Colas ante el museo
Los MUSEOS han sido durante un largo período de nuestra historia lugares semivacíos e incomunicados de la vida de la ciudad. Su visita parecía reservada para estudiosos y eruditos o también, desde que cundió el turismo extranjero, puntos destinados a surtir rutinariamente el itinerario que las agencias de viajes preparaban a sus clientes. Las afluencias multitudinarias que en estos días convocan las exposiciones de Goya, en el Museo del Prado, de Dalí, en el de Arte Contemporáneo, o de Joan Miró, en la Fundación de su nombre, desmienten la mostrenca idea de que las manifestaciones artísticas no interesan al gran público. Colas continuas de hasta 300 metros a la entrada de las pinacotecas, a las que acuden familias enteras, y una masiva venta de catálogos, que ha obligado a apresuradas reediciones, son muestras de este entusiasmo, no exento de altercados, que ha superado todas las previsiones oficiales.
Este fenómeno, aun con proporciones no siempre tan espectaculares, no se circunscribe a estas recientes exhibiciones de pintura. Anteriormente, la gran exposición de Picasso en Madrid y Barcelona, la antológica de Henry Moore en el Retiro, las de Murillo o El Greco en el Museo del Prado, Ramón Casas y Mondrian en el palacio de la Virreina, las dos ediciones de ARCO, realismo norteamericano y expresionistas alemanes en Madrid y Barcelona, y en general casi todas las grandes exposiciones de la Fundación Juan March (Bacon, Matisse, Mondrian, Lichtenstein, etcétera, Leger ahora) o de La Caixa (transvanguardia italiana, Modigliani, Beruete, estas dos últimas vigentes) se celebraron y se celebran, de principio a fin, con un elevado número de asistentes.
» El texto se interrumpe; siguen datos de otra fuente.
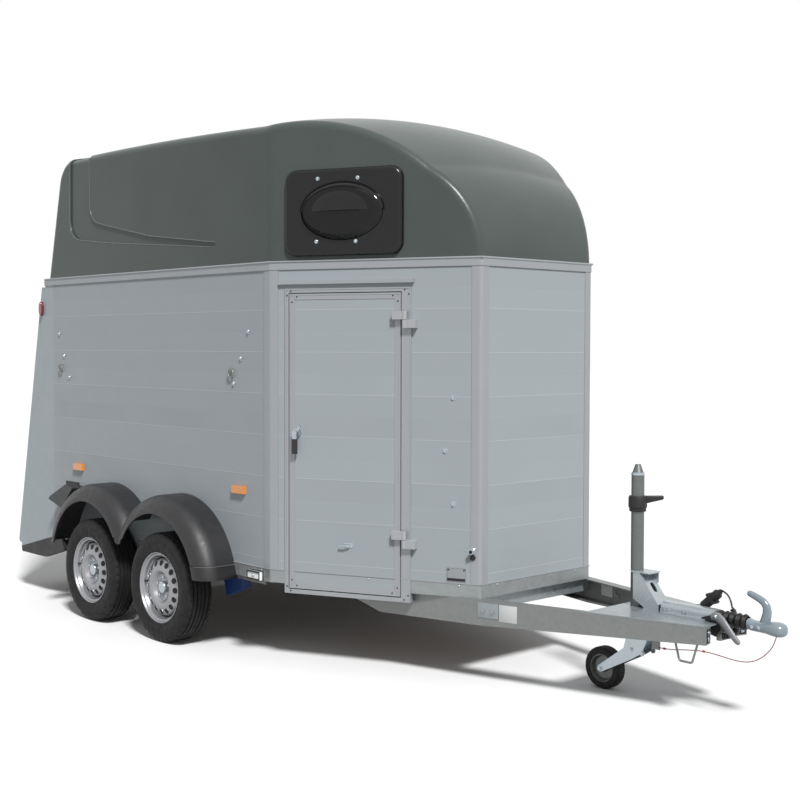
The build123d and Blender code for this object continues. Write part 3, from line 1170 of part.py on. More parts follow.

Ha sido suficiente, en suma, que las salas hayan presentado exposiciones de entidad para que inmediatamente lo que se estimaba pura indolencia del público se trasformara en un ambiente de atención por la pintura, que hasta hace poco parecía un patrimonio exclusivo de las mitificadas capitales europeas. Los ministerios de Educación y de Cultura pueden extraer de esta experiencia la conclusión común de que acaso existan pocas acciones políticas con tan clamorosos resultados, al punto que se hace preciso alertar sobre la necesidad de acomodar la vigilancia de algunos museos a las avalanchas de los nuevos visitantes, adultos y escolares. Parece haber bastado, de una parte, que se suprimiera esa barrera psicológica del precio de la entrada a los museos nacionales y, de otra, que las exposiciones se eligieran con ambición y oportunidad, para que lo que la práctica elitista o episódica que suponía frecuentar una sala de pintura se haya convertido en un hecho contagioso, repetido y elevado a la categoría de acontecimiento en la vida ciudadana. En este sentido, las mayores urbes españolas, como Madrid o Barcelona, pueden haber servido de prueba para una práctica que sin duda quedaría en acción grotesca si acabara en la degustación de los habitantes de esas grandes capitales. La respuesta del públíco a las programaciones municipales y de instituciones privadas debe ser ponderada como constatación del interés cultural de un amplio estrato de españoles y, mejor aún, como el signo de una curiosidad largamente reprimida bajo el sistema político anterior, que no solamente fue mezquino en las libertades políticas. El Gobierno ha puesto especial énfasis en su oferta cultural y ha dotado a su Ministerio de Cultura con un insólito aumento presupuestario del 22% para este año. La desaparición ahora anunciada del impuesto de lujo en las transmisiones de obras de arte de artistas vivos es una buena noticia que añadir a los esfuerzos del Gabinete socialista por la difusión de la cultura, una ayuda real a los artistas plásticos, a los galeristas y a los aficionados, y un apoyo objetivo al arte en general. La próxima configuración democrática de las comunidades autónomas debe significar un nuevo sumando a los esfuerzos por extender lo que se ha hecho con las manifestaciones artísticas a otras expresiones de la cultura y a otras geografías de España.